I saw an Ubuntu (which obviously also uses Gnome) trick which doesn't work on fedora On ubuntu only drives that are in /media are shown on the gnome desktop. I edited /etc/fstab so that partitions I don't want on desktop are mounted in /mnt - that worked on my Ubuntu but it didn't work in Fedora
And ideas?
Thank you
On Tue, 2008-01-01 at 10:58 -0600, Douglas McClendon wrote:
Personally in response to your issue, I remind you of what you probably already know- There is absolutely no reason you NEED to have a *&@#!!! file manager as your desktop. Just gconf nautilus away from your desktop, and then open nautilus/places from your main menu, or a panel launcher when you need to.

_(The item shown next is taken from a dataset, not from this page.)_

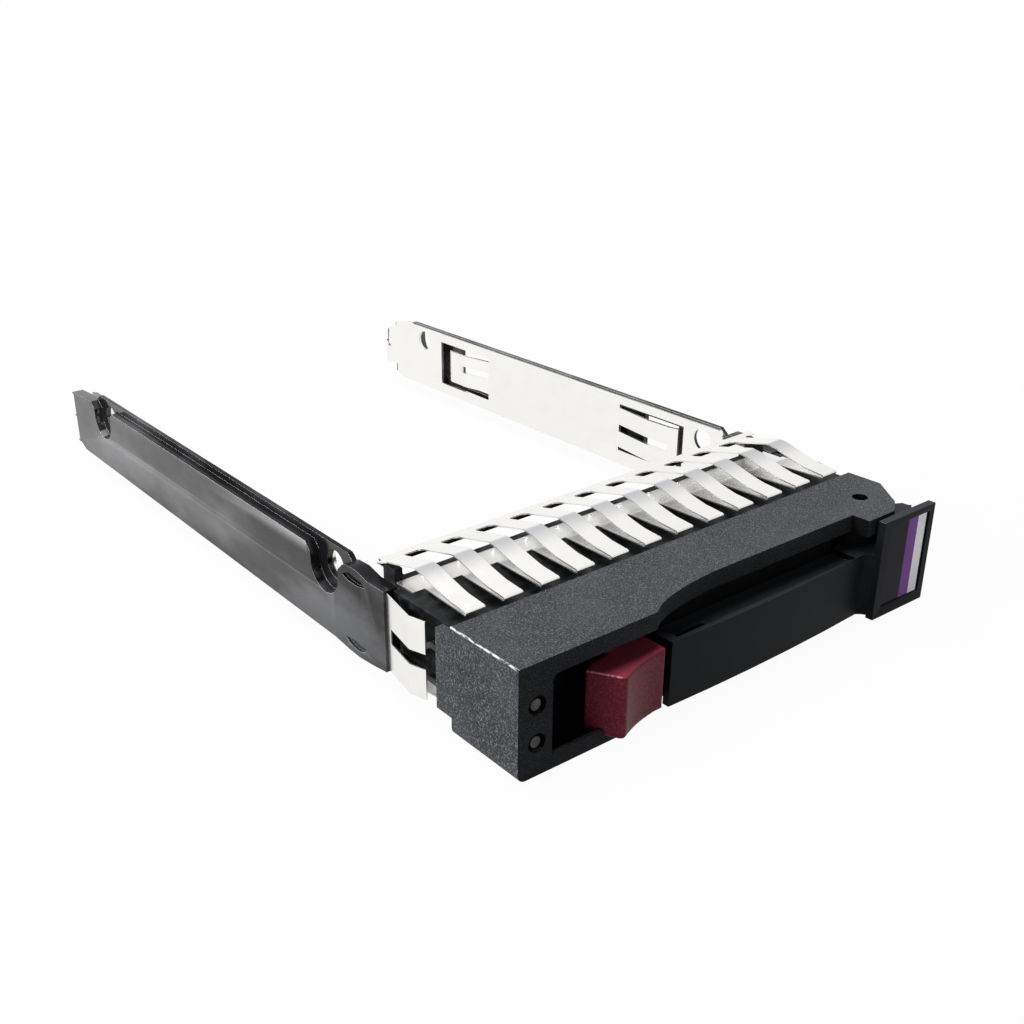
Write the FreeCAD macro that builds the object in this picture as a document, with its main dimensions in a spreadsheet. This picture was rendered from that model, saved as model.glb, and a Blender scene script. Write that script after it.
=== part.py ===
import FreeCAD, Part
import math
import os
import types

import Sketcher
from FreeCAD import Placement, Rotation, Vector

# Hot swap drive caddy for a 2.5 inch drive: a moulded front, two lined side rails and spring contact combs.
# Sizes are millimetres. Each piece is drawn from the front left bottom corner of the bezel, with X to the
# right, Y towards the drive and Z up, and then moved so that the origin is under the middle of the caddy.

SIZES = [
    ("width", 75.8, "over both side rails"),
    ("play", 0.15, "running gap beside moving pieces"),
    ("wall", 1.3, "moulded walls of the bezel"),
    ("bezel_tall", 15.44, "height of the bezel"),
    ("bezel_deep", 12.5, "depth of the bezel's tall front part"),
    ("bezel_in", 2.45, "right side of the bezel, from the caddy's right side"),
    ("roof", 2.46, "thickness of the bezel's top plate"),
    ("floor", 1.6, "thickness of the bezel's bottom plate"),
    ("corner_round", 1.2, "rounding along the bezel's lower left edge"),
    ("cheek_end", 15.5, "rear end of the low left cheek"),
    ("window_left", 5.2, "left side of the latch window"),
    ("window_sill", 2.2, "bottom of the latch window"),
    ("sill_lip", 0.5, "thickness of the window's sill"),
    ("window_round", 1.0, "rounding in the window's upper left corner"),
    ("sill_end", 15.6, "where the sill turns back from the face"),
    ("sill_turn", 14, "radius of the sill's turn"),
    ("latch_room", 6.4, "depth of the space behind the window"),
    ("keeper_end", 27.5, "right side of the space behind the window"),
    ("plate_turn", 21.5, "where the top plate's front edge turns back"),
    ("plate_scoop", 3.1, "how far the top plate's edge lies back above the lever"),
    ("recess_wall", 4.8, "wall behind the lever, under the top plate's edge"),
    ("hub_room", 15.6, "left side of the lever's pivot pocket, from the right side"),
    ("step_in", 14.4, "step in the top plate beside the tab, from the right side"),
    ("step_front", 0.25, "front edge of the plate beside the tab"),
    ("nose_in", 8.9, "right end of that front edge, from the right side"),
    ("nose_slant", 2.7, "first slant of the right corner"),
    ("chamfer_end", 7.2, "rear end of the slanted right corner"),
    ("pivot_in", 8.65, "lever pivot, from the right side"),
    ("pivot_y", 5.99, "lever pivot, from the face"),
    ("pin_dia", 3.0, "lever pivot pin"),
    ("pin_grip", 0.04, "how much wider the pin's seat in the bezel is"),
    ("pin_run", 0.1, "how much wider the lever's bore is"),
    ("pin_hole", 3.3, "mouth of the pivot hole in the top plate"),
    ("pin_sunk", 1.5, "how far the pin's top lies under the plate"),
    ("light_x", 2.85, "the two light holes"),
    ("light_high", 9.73, "height of the upper light hole"),
    ("light_low", 4.62, "height of the lower light hole"),
    ("light_hole", 2.6, "diameter of the light holes"),
    ("lens_dia", 1.5, "diameter of the light pipes' ends"),
    ("lens_back", 0.3, "how far the lenses lie behind the face"),
    ("pipe_thick", 0.9, "section of the light pipes"),
    ("pipe_turn", 8.0, "where the light pipes turn towards the rail"),
    ("pipe_ramp", 4.0, "length of the light pipes' slope into the rail"),
    ("high_drop", 2.5, "how far the upper pipe drops in the rail"),
    ("low_drop", 0.3, "how far the lower pipe drops in the rail"),
    ("pipe_end", 60.0, "rear end of the light pipes in the left rail"),
    ("groove_wide", 1.3, "grooves of the light pipes in the rail"),
    ("lever_left", 24.4, "left end of the lever"),
    ("lever_low", 0.9, "underside of the lever"),
    ("lever_high", 10.2, "top of the lever"),
    ("lever_deep", 4.5, "depth of the lever's shelf"),
    ("lever_keel", 2.5, "depth of the lever in front of the bezel's bottom plate"),
    ("lever_bow", 380, "radius of the lever's bowed face"),
    ("lever_fall", 0.85, "how far the lever's face lies back at the tab"),
    ("lever_wall", 1.2, "walls of the lever"),
    ("scoop_lip", 0.5, "flat edge in front of the shelf's scoop"),
    ("scoop_sunk", 0.7, "depth of the shelf's scoop at its rear"),
    ("slot_long", 5.5, "slot in the lever's shelf"),
    ("slot_wide", 0.9, "slot in the lever's shelf"),
    ("rib_count", 5, "ribs inside the lever"),
    ("rib_thick", 1.0, "ribs inside the lever"),
    ("hub_dia", 8.8, "hub of the lever"),
    ("hub_wall", 0.7, "wall round the lever spring's pocket"),
    ("boss_wall", 0.5, "wall round the bore inside the pocket"),
    ("pocket_deep", 3.4, "depth of the lever spring's pocket"),
    ("keeper_long", 2.2, "length of the lever's keeper"),
    ("keeper_back", 5.0, "rear of the lever's keeper"),
    ("cam_out", 1.7, "how far the cam tooth stands out beside the tab"),
    ("cam_low", 2.0, "underside of the cam tooth, over the hub's"),
    ("tab_in", 2.1, "right side of the label tab, from the caddy's right side"),
    ("tab_wide", 10.9, "width of the label tab"),
    ("tab_low", 0.4, "bottom of the label tab"),
    ("tab_high", 15.25, "top of the label tab"),
    ("tab_front", 1.33, "how far the tab stands in front of the bezel"),
    ("tab_thick", 1.1, "thickness of the label tab"),
    ("tab_fillet", 2.0, "hollow between the tab and the lever's top"),
    ("label_left", 1.5, "tab's border left of the label"),
    ("label_right", 1.1, "tab's border right of the label"),
    ("label_under", 1.6, "tab's border under the label"),
    ("label_over", 0.95, "tab's border over the label"),
    ("label_sunk", 0.3, "depth of the label's recess"),
    ("label_thick", 0.15, "thickness of the label"),
    ("label_gap", 0.1, "gap round the label"),
    ("latch_left", 11.8, "left side of the latch"),
    ("latch_right", 23.1, "right side of the latch"),
    ("latch_out", 2.35, "how far the latch's ridge stands out"),
    ("latch_flank", 1.8, "where the latch's slanted left side begins"),
    ("latch_low", 1.4, "underside of the latch's thumb block"),
    ("ridge_in", 2.7, "latch's ridge, from its left side"),
    ("ridge_round", 0.7, "rounding of the latch's ridge"),
    ("thumb_hollow", 21, "radius of the latch's thumb hollow"),
    ("stem_in", 4.6, "left side of the latch's slide, from its left side"),
    ("post_wide", 2.2, "post that takes the latch's spring"),
    ("frame_left", 1.45, "left edge of the inner frame's deck"),
    ("frame_step", 1.5, "corners of the inner frame's deck"),
    ("deck_top", 14.06, "top of the deck"),
    ("deck_thick", 1.2, "thickness of the deck"),
    ("deck_back", 29.1, "rear edge of the deck"),
    ("belly_low", 2.57, "underside of the inner frame"),
    ("side_front", 18.5, "front end of the inner frame's side walls"),
    ("tie_back", 31.4, "rear side of the tie bar"),
    ("tie_wide", 1.0, "the tie bar along the caddy"),
    ("tie_low", 15.35, "underside of the tie bar"),
    ("tie_tall", 0.6, "height of the tie bar"),
    ("gauge", 0.2, "thickness of the spring sheet"),
    ("finger_count", 12, "fingers of each comb"),
    ("finger_wide", 3.0, "width of a finger"),
    ("finger_first", 4.4, "centre of the first finger, from the left side"),
    ("finger_last", 5.95, "centre of the last finger, from the right side"),
    ("finger_nose", 13.1, "front of the folded fingers"),
    ("nose_lift", 0.37, "height of the nose, as a part of the crest's"),
    ("fold", 0.62, "height of the fold at the fingers' noses"),
    ("finger_flat", 2.8, "flat part of the fingers behind the fold"),
    ("finger_bow", 30, "radius of the fingers' bow"),
    ("bow_end", 1.8, "from the bow's end to the crease"),
    ("crest_y", 23.6, "crease of the fingers"),
    ("crest_high", 17.95, "highest point of the upper comb"),
    ("crest_low", 0.35, "lowest point of the lower comb"),
    ("strip_front", 23.9, "front edge of the comb's strip on the frame"),
    ("strip_back", 27.55, "rear edge of the comb's strip on the frame"),
    ("slot_start", 1.2, "width of the slots between the lower leaves, at the strip"),
    ("rear_strip", 1.2, "width of the combs' rear strips"),
    ("root_round", 0.8, "rounding between the fingers and the rear strip"),
    ("rail_front", 26.4, "front end of the rails"),
    ("rail_low", 2.05, "underside of the rails"),
    ("rail_high", 14.3, "top of the rails' outer part"),
    ("rail_lip", 15.3, "top of the rails' inner web"),
    ("rail_thick", 2.3, "width of a rail"),
    ("rail_web", 0.8, "inner web of a rail"),
    ("rail_skin", 1.0, "outer wall of a rail"),
    ("rail_flange", 1.2, "flanges of a rail"),
    ("rail_bump", 0.5, "bump on the rail in front of the notch"),
    ("rail_tail", 15.25, "from the rear drive screw to the rails' rear teeth"),
    ("tooth", 0.9, "length of the rails' rear teeth"),
    ("lens_long", 5.4, "lens-shaped hollows at the rail's front end"),
    ("lens_deep", 0.5, "depth of the lens-shaped hollows"),
    ("notch_wide", 7.0, "width of the screw notches"),
    ("notch_low", 8.3, "bottom of the screw notches"),
    ("notch_shift", 0.7, "how far the left rail's notches lie behind its screws"),
    ("notch_flare", 1.2, "flare at the mouth of the screw notches"),
    ("screw_z", 12.3, "height of the drive screws"),
    ("screw_front", 40.15, "front drive screw"),
    ("screw_spacing", 76.6, "between the drive screws"),
    ("screw_hole", 3.9, "drive screw holes in the liners"),
    ("liner_gauge", 0.5, "thickness of the rail liners"),
    ("liner_low", 2.3, "underside of the liners"),
    ("liner_high", 15.05, "top of the liners"),
    ("liner_front", 35.7, "front end of the liners' tall part"),
    ("liner_short", 1.0, "how far the liners end before the rails"),
    ("tongue_in", 1.2, "how far the rear tongues stand in"),
    ("rear_window", 15.5, "length of the liners' rear windows"),
    ("front_window", 14.9, "length of the liners' front windows"),
    ("side_out", 0.85, "how far the side springs bow out"),
    ("side_seat", 0.36, "how deep the side springs sit in the rail"),
    ("side_grip", 2.8, "length of the side springs inside the rail"),
    ("side_bow", 6.4, "from the side springs' seat to their crease"),
    ("side_long", 8.8, "length of the side springs in front of the rail"),
    ("fit", 0.01, "clearance of seated sheet"),
    ("wire_dia", 0.5, "wire of the two coil springs"),
    ("latch_coil", 1.0, "radius of the latch's spring"),
    ("latch_turns", 8, "turns of the latch's spring"),
    ("lever_turns", 3, "turns of the lever's spring"),
]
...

Amen. Hopefully some day we'll be able to escape the "desktop" metaphor with something more useful; nemo-like or OLPC journal-like.
Colin Walters wrote:
On Tue, 2008-01-01 at 10:58 -0600, Douglas McClendon wrote:
Personally in response to your issue, I remind you of what you probably already know- There is absolutely no reason you NEED to have a *&@#!!! file manager as your desktop. Just gconf nautilus away from your desktop, and then open nautilus/places from your main menu, or a panel launcher when you need to.
Amen. Hopefully some day we'll be able to escape the "desktop" metaphor with something more useful; nemo-like or OLPC journal-like.
We already can: use the maximize button. On my main laptop every top-level window is always maximized, with the exception of Nautilus and terminal windows. In fact I often go months without seeing my desktop. It doesn't even matter how messy it is! Except that I just cleaned it up halfway through writing this message.